A few months into his business, Foster’s days are busy, generally starting at 8:00 am and involving a variety of activities, including servicing scheduled calls and networking. He generally does administration like accounting and AdWords campaigns in the evening, and is occasionally called out for late-night emergencies.

Focus and future plans

Foster has maintained his focus on his automotive niche, and is the only authorized CAA agent in his area. He also registered with the Association of Ontario Locksmiths, where he’s working on courses toward certification as a fully-licensed locksmith. Foster sees it as yet another way to compete. “It’s not a requirement in Ontario to be a licensed locksmith – yet. I want to stick out and be above the competition,” he says.

Future plans include growing the business, furthering his footprint in commercial locksmithing, and eventually hiring employees. He might even start up a bricks-and-mortar location someday, with a garage bay to service cars on site.

Advice for others

In terms of background, Foster says that franchisees don’t necessarily need to know locksmithing or to have been in business, but a technical interest helps, along with certain soft skills. “They have to be organized. They have to be motivated, because there are a lot of challenges,” he says, adding that passion and a willingness to upgrade skills are also essential.

Foster says he was a bit nervous to get into business, even though he’s grown up with entrepreneurs (his father owns a business). But he realized that his military training had already supplied some of the soft skills he needed, including leadership and teamwork. Foster finished his military career as master corporal with the 3rd Battalion of the Royal Canadian Regiment, and was an infantry soldier in frontline combat arms for 14 years. He was deployed in Afghanistan from 2008 to 2009, and then worked at the Canadian Fire and CBRN Academy at CFB Borden in Ontario.

He adds that military service is decent preparation for franchising, because it trains personnel to work as part of a larger organization. “Without the military, I don’t think I would have succeeded, because I’ve learned so many things that are helping me now. Organization for one, communication, following a strict set of rules, like a franchise,” he says.
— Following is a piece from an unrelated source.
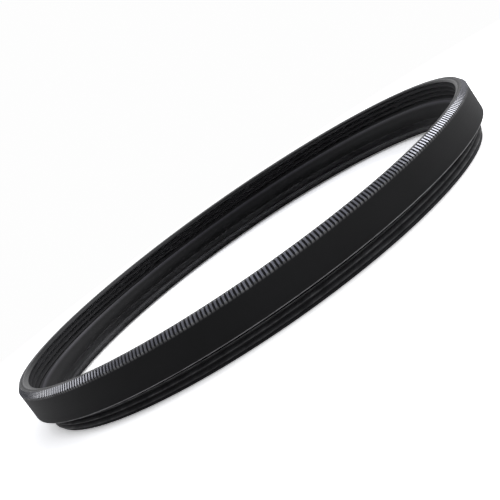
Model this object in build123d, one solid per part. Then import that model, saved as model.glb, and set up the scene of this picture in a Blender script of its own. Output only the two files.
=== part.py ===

In terms of advice for those joining the franchise today, Foster says that volunteering in the local community can be helpful, as it allows you to meet local businesses, like he did. If anything, he says he wishes he had joined more general business networking groups.

He adds that harnessing the power of the internet is a must. “Strong social presence on Facebook, Instagram, and Google My Business is good advice. Any business that’s starting out now, that’s the first thing that you’ve got to do. Get on Google My Business, get verified, and start beefing that up, which increases your search engine optimization for local search.”

Foster also warns that the training can be quite technical, but that even if owners are planning on hiring employees, it’s valuable to learn the technical aspects themselves. “These days, with computerized vehicles and push-to-start systems, there’s a lot to memorize,” he says.

But Foster has no regrets so far. “I like being my own boss. I like setting my own hours,” he says. He adds that he likes helping people, which is what got him into the business in the first place.

“There’s no greater feeling in the world than helping others in need. Having to go at 10 o’clock at night to a house where they’re locked out with their housecoat and their slippers on at minus 20, and you let them in – that’s a good feeling. That’s what drives me.”